# PROBLEM TO WORK ON
Copy out all of the material, matching it word for word.

# PROVIDED MATERIAL
- - - - - - -
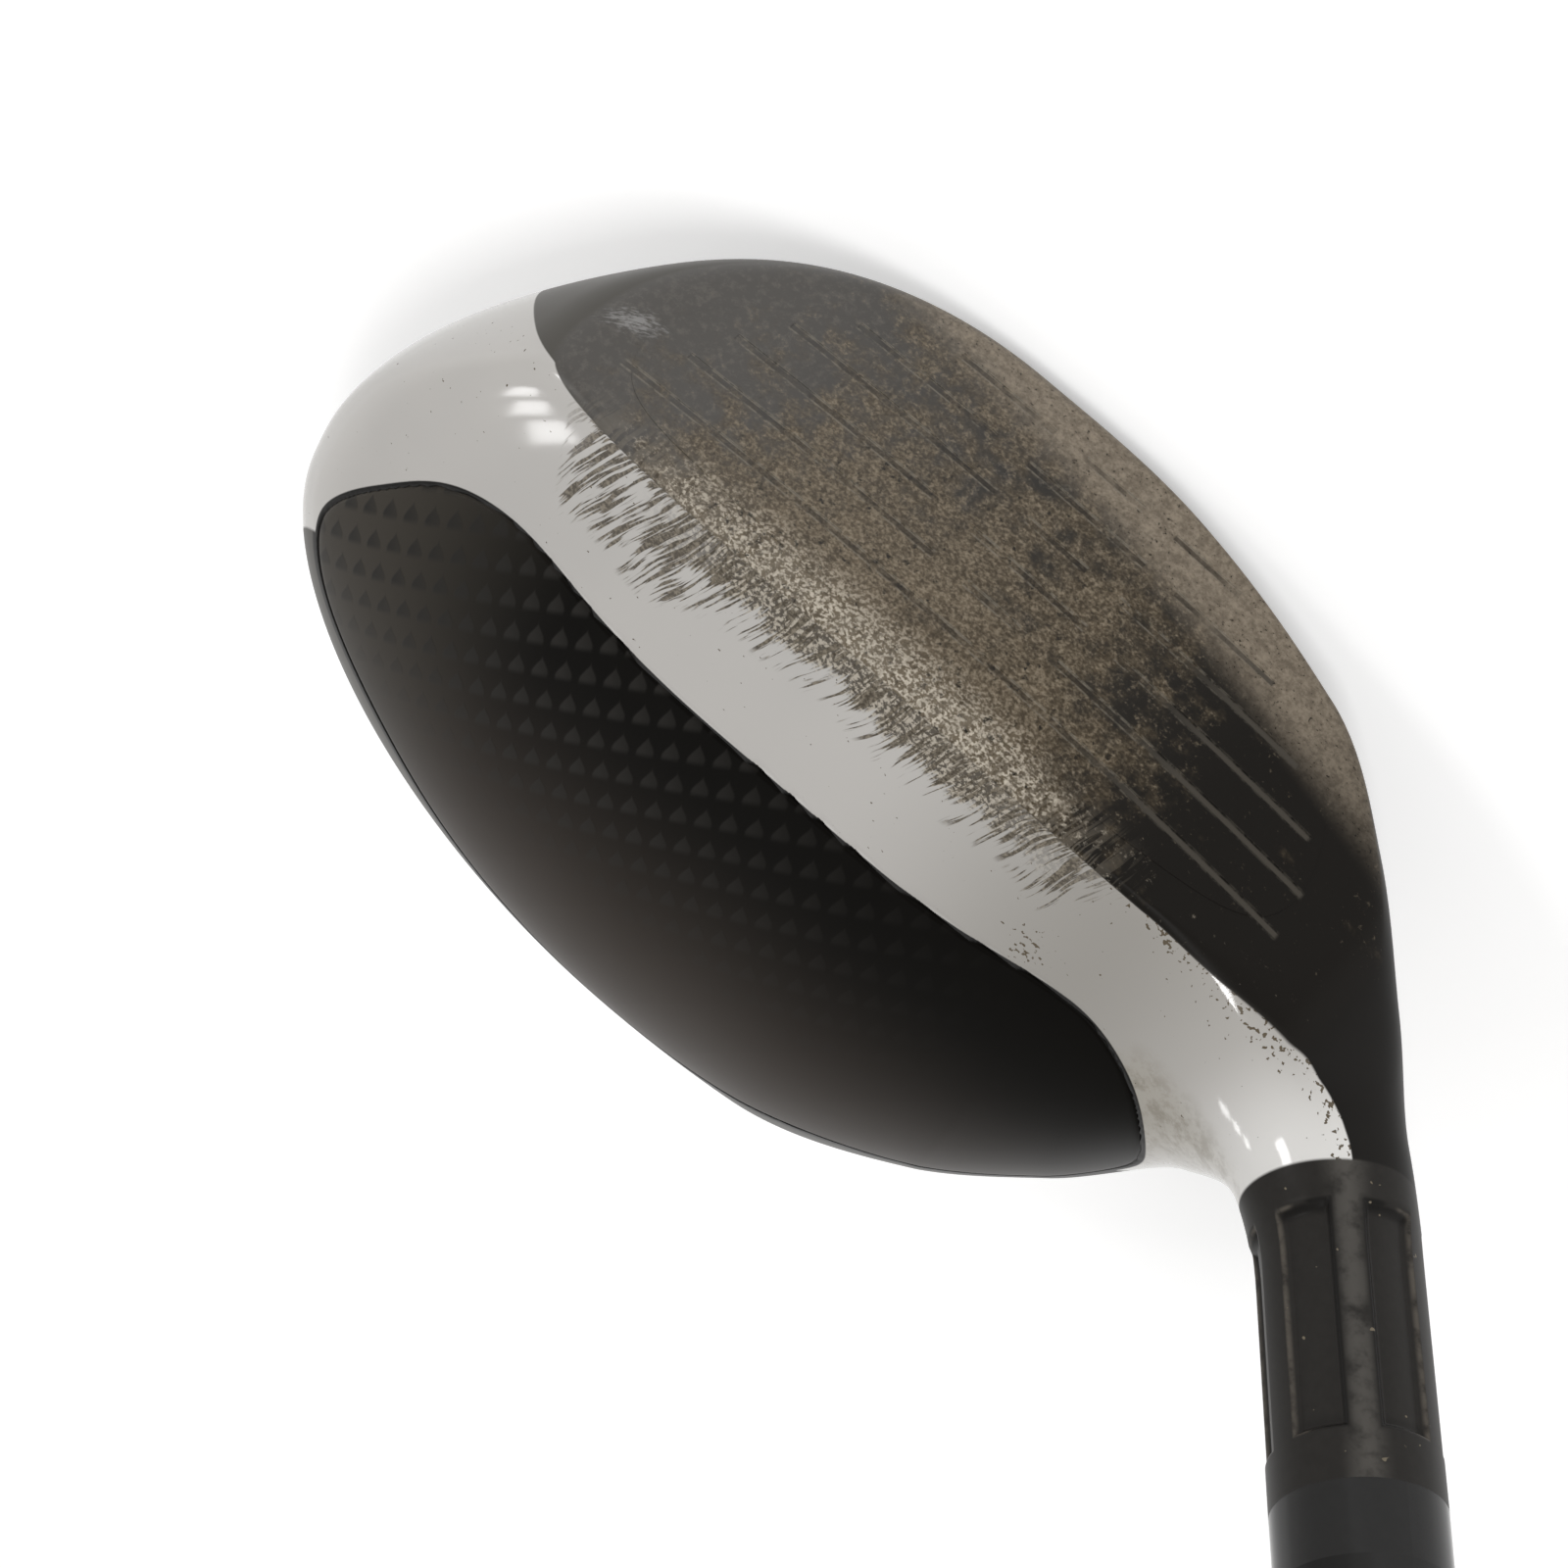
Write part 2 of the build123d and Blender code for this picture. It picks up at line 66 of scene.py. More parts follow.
TOE = (88.5, 23.0, 25.0)
PIVOT_X = 4.0
PIVOT_Z = 62.0
NECK_RUN = 45.0
HOSEL_RADIUS = 6.75
HOSEL_END = 70.2
FULL_TOP, FULL_BOTTOM = 0.26, 0.0  # how much fuller than an ellipse the sections' corners are
LEAN_TOP, LEAN_BOTTOM = -0.45, -0.35  # the same for their height at the rear
BODY_ROWS = [
    # station, mid Y, mid Z, rear, front, top, bottom
    (36.0, -3.4, 19.2, 65.4, 26.7, 16.2, 19.4),
    (18.0, -0.3, 17.5, 62.3, 33.8, 18.1, 16.3),
    (0.0, 0.4, 17.7, 50.2, 25.3, 17.5, 13.1),
]
NECK_ROWS = [
    # turn, mid Y, rise, rear, front, top, bottom
    (0.25, 0.8, 0.7, 33.9, 18.1, 14.6, 10.1),
    (0.50, -0.2, 1.7, 15.3, 11.1, 10.3, 8.25),
    (0.75, -0.3, 1.2, 6.9, 7.7, 7.9, 6.3),
]
TOE_CLOSE = {  # terms added to the quarter ellipse in which each reach closes to the toe
    "rear": (-0.1, -0.03),
    "front": (-0.3, 0.15),
    "top": (0.15, -0.13),
    "bottom": (-0.35, -0.07),
}
LOFT = math.radians(15.0)
FACE_RADIUS = 425.0
FACE_MIDDLE = np.array([38.0, -16.7, 18.0])
FACE_BALL = FACE_MIDDLE + np.array([0, math.cos(LOFT), -math.sin(LOFT)]) * FACE_RADIUS
FLUTE_START, FLUTE_LENGTH, FLUTE_WIDTH, FLUTE_DEPTH = 46.4, 19.4, 4.3, 0.6
FLUTE_COUNT = 6
FLUTE_TURN = math.radians(-6.0)
PANEL_OUTLINE = [
    (0.5, 3.1), (14.0, 4.9), (29.0, 6.1), (44.0, 6.4), (56.0, 5.3), (65.5, 4.2), (71.5, 6.4),
    (78.0, 13.5), (82.6, 21.0), (83.9, 25.5), (82.6, 31.3), (77.0, 38.6), (70.0, 44.8), (61.0, 52.0),
    (50.0, 57.3), (38.0, 59.4), (27.0, 58.0), (16.0, 51.8), (6.0, 45.4), (-2.6, 35.7), (-8.0, 25.0),
    (-9.9, 17.5), (-8.6, 10.3), (-4.6, 5.0),
]


def smooth_curve(places, values):
    """A monotone cubic curve through the points, level at both ends, as a function of an array."""
    x = np.array(places)
    v = np.array(values)
    h = np.diff(x)
    m = np.diff(v) / h
    d = np.zeros(len(x))
    for k in range(1, len(x) - 1):
        if m[k - 1] * m[k] > 0:
            w0 = 2 * h[k] + h[k - 1]
            w1 = h[k] + 2 * h[k - 1]
            d[k] = (w0 + w1) / (w0 / m[k - 1] + w1 / m[k])

    def value(p):
        p = np.clip(p, x[0], x[-1])
        i = np.clip(np.searchsorted(x, p, side="right") - 1, 0, len(h) - 1)
        t = (p - x[i]) / h[i]
        return (
            (1 + 2 * t) * (1 - t) ** 2 * v[i]
            + t * (1 - t) ** 2 * h[i] * d[i]
            + t * t * (3 - 2 * t) * v[i + 1]
            + t * t * (t - 1) * h[i] * d[i + 1]
        )

    return value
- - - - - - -
# CORRECT ANSWER
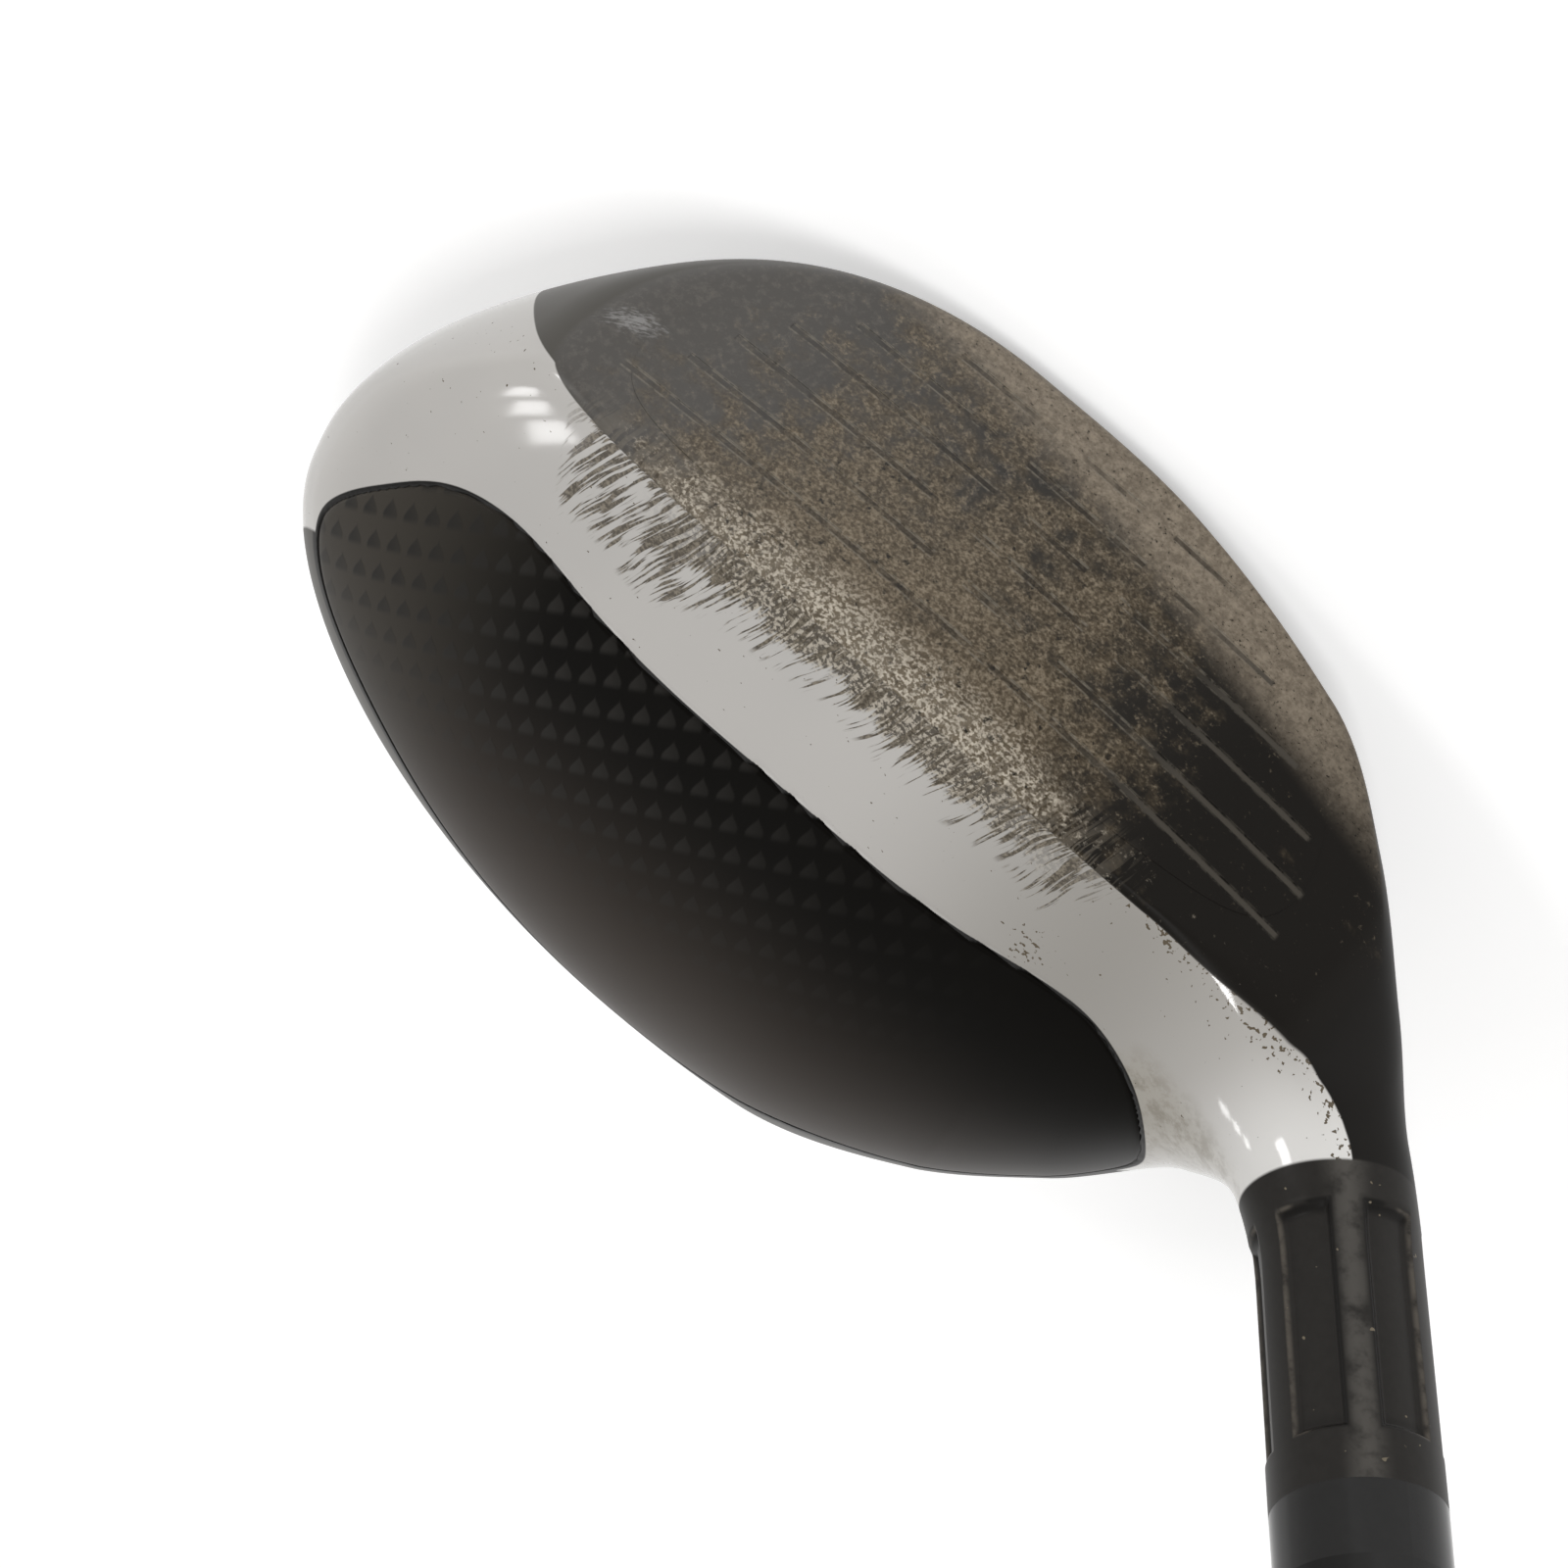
Write part 2 of the build123d and Blender code for this picture. It picks up at line 66 of scene.py. More parts follow.
TOE = (88.5, 23.0, 25.0)
PIVOT_X = 4.0
PIVOT_Z = 62.0
NECK_RUN = 45.0
HOSEL_RADIUS = 6.75
HOSEL_END = 70.2
FULL_TOP, FULL_BOTTOM = 0.26, 0.0  # how much fuller than an ellipse the sections' corners are
LEAN_TOP, LEAN_BOTTOM = -0.45, -0.35  # the same for their height at the rear
BODY_ROWS = [
    # station, mid Y, mid Z, rear, front, top, bottom
    (36.0, -3.4, 19.2, 65.4, 26.7, 16.2, 19.4),
    (18.0, -0.3, 17.5, 62.3, 33.8, 18.1, 16.3),
    (0.0, 0.4, 17.7, 50.2, 25.3, 17.5, 13.1),
]
NECK_ROWS = [
    # turn, mid Y, rise, rear, front, top, bottom
    (0.25, 0.8, 0.7, 33.9, 18.1, 14.6, 10.1),
    (0.50, -0.2, 1.7, 15.3, 11.1, 10.3, 8.25),
    (0.75, -0.3, 1.2, 6.9, 7.7, 7.9, 6.3),
]
TOE_CLOSE = {  # terms added to the quarter ellipse in which each reach closes to the toe
    "rear": (-0.1, -0.03),
    "front": (-0.3, 0.15),
    "top": (0.15, -0.13),
    "bottom": (-0.35, -0.07),
}
LOFT = math.radians(15.0)
FACE_RADIUS = 425.0
FACE_MIDDLE = np.array([38.0, -16.7, 18.0])
FACE_BALL = FACE_MIDDLE + np.array([0, math.cos(LOFT), -math.sin(LOFT)]) * FACE_RADIUS
FLUTE_START, FLUTE_LENGTH, FLUTE_WIDTH, FLUTE_DEPTH = 46.4, 19.4, 4.3, 0.6
FLUTE_COUNT = 6
FLUTE_TURN = math.radians(-6.0)
PANEL_OUTLINE = [
    (0.5, 3.1), (14.0, 4.9), (29.0, 6.1), (44.0, 6.4), (56.0, 5.3), (65.5, 4.2), (71.5, 6.4),
    (78.0, 13.5), (82.6, 21.0), (83.9, 25.5), (82.6, 31.3), (77.0, 38.6), (70.0, 44.8), (61.0, 52.0),
    (50.0, 57.3), (38.0, 59.4), (27.0, 58.0), (16.0, 51.8), (6.0, 45.4), (-2.6, 35.7), (-8.0, 25.0),
    (-9.9, 17.5), (-8.6, 10.3), (-4.6, 5.0),
]


def smooth_curve(places, values):
    """A monotone cubic curve through the points, level at both ends, as a function of an array."""
    x = np.array(places)
    v = np.array(values)
    h = np.diff(x)
    m = np.diff(v) / h
    d = np.zeros(len(x))
    for k in range(1, len(x) - 1):
        if m[k - 1] * m[k] > 0:
            w0 = 2 * h[k] + h[k - 1]
            w1 = h[k] + 2 * h[k - 1]
            d[k] = (w0 + w1) / (w0 / m[k - 1] + w1 / m[k])

    def value(p):
        p = np.clip(p, x[0], x[-1])
        i = np.clip(np.searchsorted(x, p, side="right") - 1, 0, len(h) - 1)
        t = (p - x[i]) / h[i]
        return (
            (1 + 2 * t) * (1 - t) ** 2 * v[i]
            + t * (1 - t) ** 2 * h[i] * d[i]
            + t * t * (3 - 2 * t) * v[i + 1]
            + t * t * (t - 1) * h[i] * d[i + 1]
        )

    return value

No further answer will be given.